══ Exercise data ══

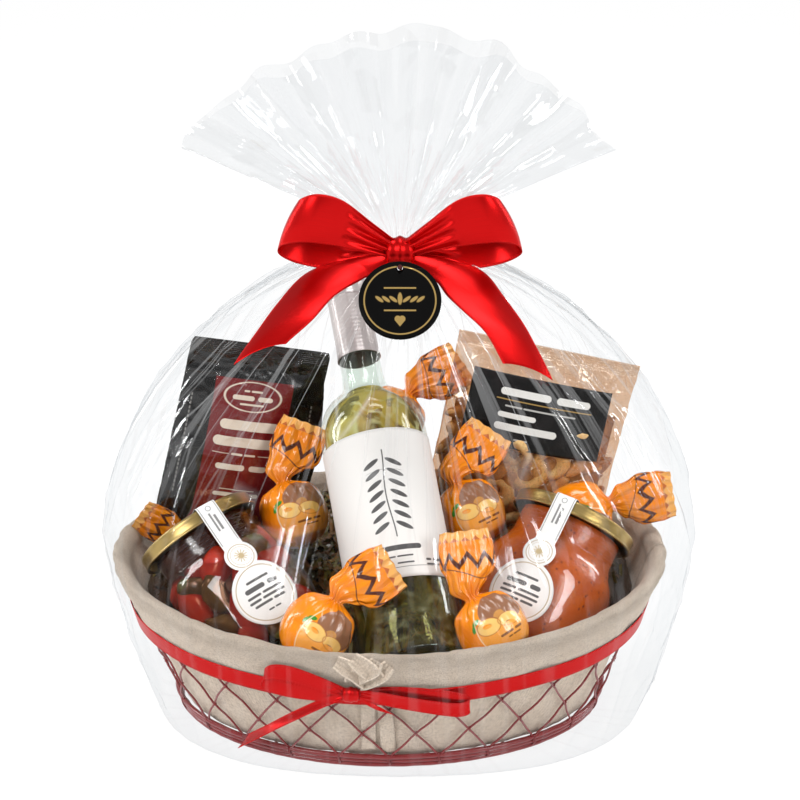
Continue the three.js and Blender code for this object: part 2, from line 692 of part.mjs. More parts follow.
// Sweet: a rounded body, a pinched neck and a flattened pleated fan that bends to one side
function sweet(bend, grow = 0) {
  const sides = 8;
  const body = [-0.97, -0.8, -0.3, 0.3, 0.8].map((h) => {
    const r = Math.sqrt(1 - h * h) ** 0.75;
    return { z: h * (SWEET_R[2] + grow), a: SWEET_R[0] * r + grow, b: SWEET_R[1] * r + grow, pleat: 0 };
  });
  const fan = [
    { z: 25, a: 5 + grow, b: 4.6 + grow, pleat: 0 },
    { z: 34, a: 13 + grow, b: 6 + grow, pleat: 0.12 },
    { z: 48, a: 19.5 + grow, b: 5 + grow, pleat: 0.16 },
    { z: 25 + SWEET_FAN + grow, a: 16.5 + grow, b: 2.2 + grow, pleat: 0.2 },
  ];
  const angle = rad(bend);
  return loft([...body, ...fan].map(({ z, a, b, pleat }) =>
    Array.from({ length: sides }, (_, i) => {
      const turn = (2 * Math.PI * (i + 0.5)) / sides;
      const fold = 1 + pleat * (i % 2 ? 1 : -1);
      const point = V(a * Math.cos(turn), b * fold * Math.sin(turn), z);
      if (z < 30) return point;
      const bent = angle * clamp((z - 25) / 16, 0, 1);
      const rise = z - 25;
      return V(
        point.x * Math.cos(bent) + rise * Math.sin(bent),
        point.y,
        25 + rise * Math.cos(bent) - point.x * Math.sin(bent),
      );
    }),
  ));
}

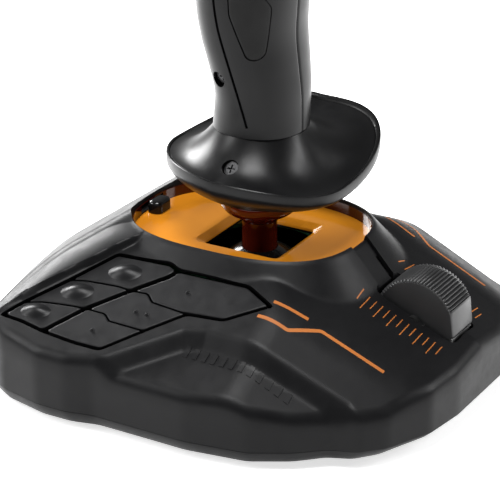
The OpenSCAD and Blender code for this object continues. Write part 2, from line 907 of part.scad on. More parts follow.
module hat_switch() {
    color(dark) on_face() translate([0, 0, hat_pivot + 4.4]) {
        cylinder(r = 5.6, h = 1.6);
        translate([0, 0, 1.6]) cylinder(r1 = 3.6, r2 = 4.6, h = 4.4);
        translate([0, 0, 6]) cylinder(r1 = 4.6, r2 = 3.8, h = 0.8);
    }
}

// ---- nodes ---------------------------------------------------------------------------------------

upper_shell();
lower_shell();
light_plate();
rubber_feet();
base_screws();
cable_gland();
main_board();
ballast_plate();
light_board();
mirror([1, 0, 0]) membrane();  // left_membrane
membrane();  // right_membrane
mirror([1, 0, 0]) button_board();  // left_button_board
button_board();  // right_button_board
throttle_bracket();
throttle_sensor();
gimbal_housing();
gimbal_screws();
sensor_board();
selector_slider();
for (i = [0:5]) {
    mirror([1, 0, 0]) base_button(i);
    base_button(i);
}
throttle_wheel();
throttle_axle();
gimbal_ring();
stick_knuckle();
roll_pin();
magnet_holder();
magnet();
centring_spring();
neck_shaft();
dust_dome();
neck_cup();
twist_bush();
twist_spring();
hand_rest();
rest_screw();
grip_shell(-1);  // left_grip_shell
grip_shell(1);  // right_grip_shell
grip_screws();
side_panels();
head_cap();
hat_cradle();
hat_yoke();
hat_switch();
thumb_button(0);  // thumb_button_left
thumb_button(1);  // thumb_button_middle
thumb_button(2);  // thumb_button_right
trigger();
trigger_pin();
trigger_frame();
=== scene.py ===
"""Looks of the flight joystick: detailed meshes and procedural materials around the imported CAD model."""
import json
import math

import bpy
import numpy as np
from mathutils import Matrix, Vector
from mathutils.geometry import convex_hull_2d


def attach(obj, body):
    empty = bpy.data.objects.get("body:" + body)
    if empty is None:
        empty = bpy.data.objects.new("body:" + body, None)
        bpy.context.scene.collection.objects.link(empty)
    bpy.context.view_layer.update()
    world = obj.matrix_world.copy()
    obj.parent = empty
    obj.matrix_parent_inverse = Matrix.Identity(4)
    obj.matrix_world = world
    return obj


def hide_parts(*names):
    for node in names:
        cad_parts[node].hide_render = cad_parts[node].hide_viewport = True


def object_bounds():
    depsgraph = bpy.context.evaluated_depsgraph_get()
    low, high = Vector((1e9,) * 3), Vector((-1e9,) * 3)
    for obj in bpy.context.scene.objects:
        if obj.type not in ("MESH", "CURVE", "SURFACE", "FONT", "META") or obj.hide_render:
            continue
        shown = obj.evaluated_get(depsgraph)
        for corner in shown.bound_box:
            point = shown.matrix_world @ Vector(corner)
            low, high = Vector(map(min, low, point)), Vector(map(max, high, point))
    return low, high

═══

Start at the line with "upper_shell();" and stop after the line with "for node in". Repeat exactly the lines in that range.

upper_shell();
lower_shell();
light_plate();
rubber_feet();
base_screws();
cable_gland();
main_board();
ballast_plate();
light_board();
mirror([1, 0, 0]) membrane();  // left_membrane
membrane();  // right_membrane
mirror([1, 0, 0]) button_board();  // left_button_board
button_board();  // right_button_board
throttle_bracket();
throttle_sensor();
gimbal_housing();
gimbal_screws();
sensor_board();
selector_slider();
for (i = [0:5]) {
    mirror([1, 0, 0]) base_button(i);
    base_button(i);
}
throttle_wheel();
throttle_axle();
gimbal_ring();
stick_knuckle();
roll_pin();
magnet_holder();
magnet();
centring_spring();
neck_shaft();
dust_dome();
neck_cup();
twist_bush();
twist_spring();
hand_rest();
rest_screw();
grip_shell(-1);  // left_grip_shell
grip_shell(1);  // right_grip_shell
grip_screws();
side_panels();
head_cap();
hat_cradle();
hat_yoke();
hat_switch();
thumb_button(0);  // thumb_button_left
thumb_button(1);  // thumb_button_middle
thumb_button(2);  // thumb_button_right
trigger();
trigger_pin();
trigger_frame();
=== scene.py ===
"""Looks of the flight joystick: detailed meshes and procedural materials around the imported CAD model."""
import json
import math

import bpy
import numpy as np
from mathutils import Matrix, Vector
from mathutils.geometry import convex_hull_2d


def attach(obj, body):
    empty = bpy.data.objects.get("body:" + body)
    if empty is None:
        empty = bpy.data.objects.new("body:" + body, None)
        bpy.context.scene.collection.objects.link(empty)
    bpy.context.view_layer.update()
    world = obj.matrix_world.copy()
    obj.parent = empty
    obj.matrix_parent_inverse = Matrix.Identity(4)
    obj.matrix_world = world
    return obj


def hide_parts(*names):
    for node in names:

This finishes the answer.